Trump COVID-19 diagnosis: What we know so far

President Donald J. Trump greets supporters during a drive by outside of Walter Reed National Military Medical Center. Official White House Photo.

On Friday, Oct. 2, President Trump tweeted out that he and the first lady, Melania Trump, had tested positive for COVID-19. 

That evening, the president was flown to Walter Reed Military Medical Hospital, and, according to NPR, received supplemental oxygen. President Trump’s diagnosis comes shortly after the debate between himself and former vice president Joe Biden, and after President Trump announced his Supreme Court nomination of Judge Amy Coney Barrett at the White House. 

Many of Trump’s inner circle have recently also recently tested positive for COVID-19: Trump's campaign manager, Bill Stepien; his former advisor, Kellyanne Conway; the presidential aid, Hope Hickswho is presumed to be the first member of Trump’s inner circle to test positive; the RNC chairwoman, Ronna McDaniel; Sen. Mike Lee of Utah; Sen. Thom Tillis from North Carolina; and Notre Dame University President John Jenkins. 

The president was discharged from Walter Reed Hospital on Monday evening, and he immediately headed back to the White House. 

According to NPR, “Since his diagnosis, Trump has received these key interventions: supplemental oxygen, steroids, an experimental antibody cocktail, and the antiviral medication remdesivir."

One of the interventions that the president received is not standard treatment for COVID-19 patients, and is in fact only used in clinical trials, or for “compassionate use,” according to NPR. 

 News that the president was being provided with supplemental oxygen sparked concern over just how severe the president’s condition truly was. Reports from the president’s physicians say that the president’s oxygen levels did drop and that he did have a fever, but both his temperature and his oxygen levels returned to normal by Monday.

Independent medical experts say that the drop in oxygen levels is not a positive thing to see early on, and are questioning the severity of the president’s condition given the information from the White House. 

With the president’s drop in oxygen levels, his chief physician, Sean Conley, stated that doctors gave the president dexamethasone, which is a steroid. 

According to a transcript from NPR with Michel Martin and NPR Health Correspondent, Rhitu Chatterjee, “This drug has been shown to reduce the risk of death in patients with severe disease—very ill patients on ventilatorsand also those who are on oxygen support. This drug doesn’t benefit and can even do harm to patients with mild disease.” Chatterjee pointed out that this could mean that the president had more than mild symptoms. 

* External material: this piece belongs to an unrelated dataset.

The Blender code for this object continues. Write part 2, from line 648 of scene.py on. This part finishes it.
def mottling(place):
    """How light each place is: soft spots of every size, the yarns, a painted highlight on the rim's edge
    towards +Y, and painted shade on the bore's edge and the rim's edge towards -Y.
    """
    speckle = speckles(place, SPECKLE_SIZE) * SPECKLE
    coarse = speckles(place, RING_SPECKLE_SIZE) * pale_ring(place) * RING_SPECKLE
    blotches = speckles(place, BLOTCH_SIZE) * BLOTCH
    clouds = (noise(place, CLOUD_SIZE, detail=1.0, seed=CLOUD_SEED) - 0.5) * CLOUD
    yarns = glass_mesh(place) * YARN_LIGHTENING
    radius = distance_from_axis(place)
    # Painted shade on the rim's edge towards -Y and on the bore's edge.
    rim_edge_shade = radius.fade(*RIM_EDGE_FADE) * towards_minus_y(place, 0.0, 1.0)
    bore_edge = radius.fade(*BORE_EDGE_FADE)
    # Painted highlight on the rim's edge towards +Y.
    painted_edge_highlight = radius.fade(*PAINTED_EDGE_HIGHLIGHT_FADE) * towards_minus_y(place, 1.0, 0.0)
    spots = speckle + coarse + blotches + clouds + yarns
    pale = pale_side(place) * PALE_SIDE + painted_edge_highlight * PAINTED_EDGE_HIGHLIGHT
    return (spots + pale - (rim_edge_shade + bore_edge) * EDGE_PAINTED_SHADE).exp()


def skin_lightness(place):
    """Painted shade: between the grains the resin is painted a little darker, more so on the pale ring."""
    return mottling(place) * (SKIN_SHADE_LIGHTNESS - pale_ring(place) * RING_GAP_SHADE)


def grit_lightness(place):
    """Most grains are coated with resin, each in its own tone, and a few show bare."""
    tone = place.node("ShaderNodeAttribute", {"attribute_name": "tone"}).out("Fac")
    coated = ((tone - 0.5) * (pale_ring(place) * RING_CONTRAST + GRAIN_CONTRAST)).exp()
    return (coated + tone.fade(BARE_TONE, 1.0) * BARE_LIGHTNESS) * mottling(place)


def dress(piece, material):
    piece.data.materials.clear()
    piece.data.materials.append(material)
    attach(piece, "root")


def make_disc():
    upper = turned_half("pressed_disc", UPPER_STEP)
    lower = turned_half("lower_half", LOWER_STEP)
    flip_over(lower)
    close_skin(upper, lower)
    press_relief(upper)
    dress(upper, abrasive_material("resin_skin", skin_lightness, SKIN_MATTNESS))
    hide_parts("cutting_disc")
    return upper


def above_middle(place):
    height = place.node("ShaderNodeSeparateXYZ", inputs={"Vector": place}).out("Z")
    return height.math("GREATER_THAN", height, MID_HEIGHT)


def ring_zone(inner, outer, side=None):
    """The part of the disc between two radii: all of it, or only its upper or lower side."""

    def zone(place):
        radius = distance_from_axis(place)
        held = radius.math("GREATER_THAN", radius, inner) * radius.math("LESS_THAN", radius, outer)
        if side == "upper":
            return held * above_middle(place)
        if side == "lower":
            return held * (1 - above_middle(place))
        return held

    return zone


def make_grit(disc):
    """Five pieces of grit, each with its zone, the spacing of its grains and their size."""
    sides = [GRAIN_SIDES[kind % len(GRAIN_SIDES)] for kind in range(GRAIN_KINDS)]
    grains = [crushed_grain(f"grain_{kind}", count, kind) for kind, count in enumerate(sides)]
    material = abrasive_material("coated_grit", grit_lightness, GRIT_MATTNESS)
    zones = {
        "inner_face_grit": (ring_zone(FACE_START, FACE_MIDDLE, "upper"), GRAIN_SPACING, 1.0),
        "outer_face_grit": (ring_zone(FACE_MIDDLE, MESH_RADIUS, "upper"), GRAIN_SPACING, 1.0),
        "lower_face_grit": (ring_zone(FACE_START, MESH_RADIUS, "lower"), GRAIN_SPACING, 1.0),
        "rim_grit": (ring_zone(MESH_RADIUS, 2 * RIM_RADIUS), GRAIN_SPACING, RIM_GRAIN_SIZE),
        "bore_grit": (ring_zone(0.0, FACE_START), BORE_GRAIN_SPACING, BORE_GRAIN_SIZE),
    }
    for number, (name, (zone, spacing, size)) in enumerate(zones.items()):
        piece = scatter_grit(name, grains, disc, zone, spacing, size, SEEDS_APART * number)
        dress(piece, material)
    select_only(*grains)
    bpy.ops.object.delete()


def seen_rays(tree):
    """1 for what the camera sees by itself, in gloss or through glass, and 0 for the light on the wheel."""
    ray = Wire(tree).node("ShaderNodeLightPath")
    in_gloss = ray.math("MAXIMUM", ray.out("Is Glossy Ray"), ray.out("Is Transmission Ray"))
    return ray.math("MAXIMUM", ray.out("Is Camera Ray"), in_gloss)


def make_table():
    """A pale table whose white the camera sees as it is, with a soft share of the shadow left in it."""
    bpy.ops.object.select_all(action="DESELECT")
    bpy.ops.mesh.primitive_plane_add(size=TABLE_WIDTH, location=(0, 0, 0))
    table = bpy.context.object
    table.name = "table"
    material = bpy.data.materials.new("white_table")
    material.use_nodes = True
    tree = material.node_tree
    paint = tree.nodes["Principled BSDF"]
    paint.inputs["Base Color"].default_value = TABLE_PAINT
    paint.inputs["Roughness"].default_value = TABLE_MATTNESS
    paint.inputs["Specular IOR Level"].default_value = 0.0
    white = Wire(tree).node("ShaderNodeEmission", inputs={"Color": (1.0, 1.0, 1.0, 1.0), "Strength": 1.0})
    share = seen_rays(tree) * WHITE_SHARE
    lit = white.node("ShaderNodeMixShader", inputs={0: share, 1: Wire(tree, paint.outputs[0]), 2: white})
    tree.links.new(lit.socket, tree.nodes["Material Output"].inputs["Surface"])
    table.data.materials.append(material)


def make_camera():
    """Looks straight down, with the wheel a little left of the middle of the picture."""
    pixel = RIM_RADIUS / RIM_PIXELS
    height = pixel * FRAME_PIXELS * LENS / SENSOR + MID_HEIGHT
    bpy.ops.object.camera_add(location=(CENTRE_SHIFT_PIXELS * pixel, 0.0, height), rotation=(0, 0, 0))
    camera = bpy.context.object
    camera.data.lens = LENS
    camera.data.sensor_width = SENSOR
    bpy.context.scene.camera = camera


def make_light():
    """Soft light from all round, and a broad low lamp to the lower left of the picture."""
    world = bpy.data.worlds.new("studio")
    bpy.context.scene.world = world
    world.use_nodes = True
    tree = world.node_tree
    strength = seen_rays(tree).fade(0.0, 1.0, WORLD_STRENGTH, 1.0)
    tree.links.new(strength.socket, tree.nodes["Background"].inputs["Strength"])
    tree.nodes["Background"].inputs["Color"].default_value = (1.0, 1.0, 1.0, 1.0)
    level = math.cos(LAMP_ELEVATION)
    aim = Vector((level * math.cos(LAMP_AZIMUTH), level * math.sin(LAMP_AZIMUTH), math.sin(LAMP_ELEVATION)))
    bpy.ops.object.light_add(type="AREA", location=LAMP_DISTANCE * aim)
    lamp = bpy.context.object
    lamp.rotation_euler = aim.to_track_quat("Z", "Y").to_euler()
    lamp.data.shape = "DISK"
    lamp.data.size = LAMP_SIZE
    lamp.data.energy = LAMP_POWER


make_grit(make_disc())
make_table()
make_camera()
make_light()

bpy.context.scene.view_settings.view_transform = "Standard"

During the weekend that President Trump was at Walter Reed, he was seen leaving the hospital to drive around the hospital and wave at the crowd of supporters that were outside of the premises. 

According to Tamara Keith, NPR White House Correspondent, who was also included in the transcript from NPR, stated “. . . that drive-by required a bunch of people to get into PPE. You had Secret Service agents in an SUV with the president in PPE. The whole justification that had been [given] by the White House for why he was going to the hospital was so that he could keep working by letting people stay safe in the White House, because he has a highly infectious disease.” 

After arriving back at the White House, President Trump was seen climbing the stairs with a mask on before reaching the top, taking the mask off, and giving a thumbs up to the camera. 

A memo from Sean Conley on Tuesday, Oct. 6, stated, “This morning the President’s team of physicians met with him in the Residence. He had a restful first night at home, and today he reports no symptoms. Vital signs and physical exam remain stable, with an ambulatory oxygen saturation level of 95-97%. Overall he continues to do extremely well.” 

 CNN, Politico, BBC and LA Times all report that the president hopes to get back on the campaign trail soon.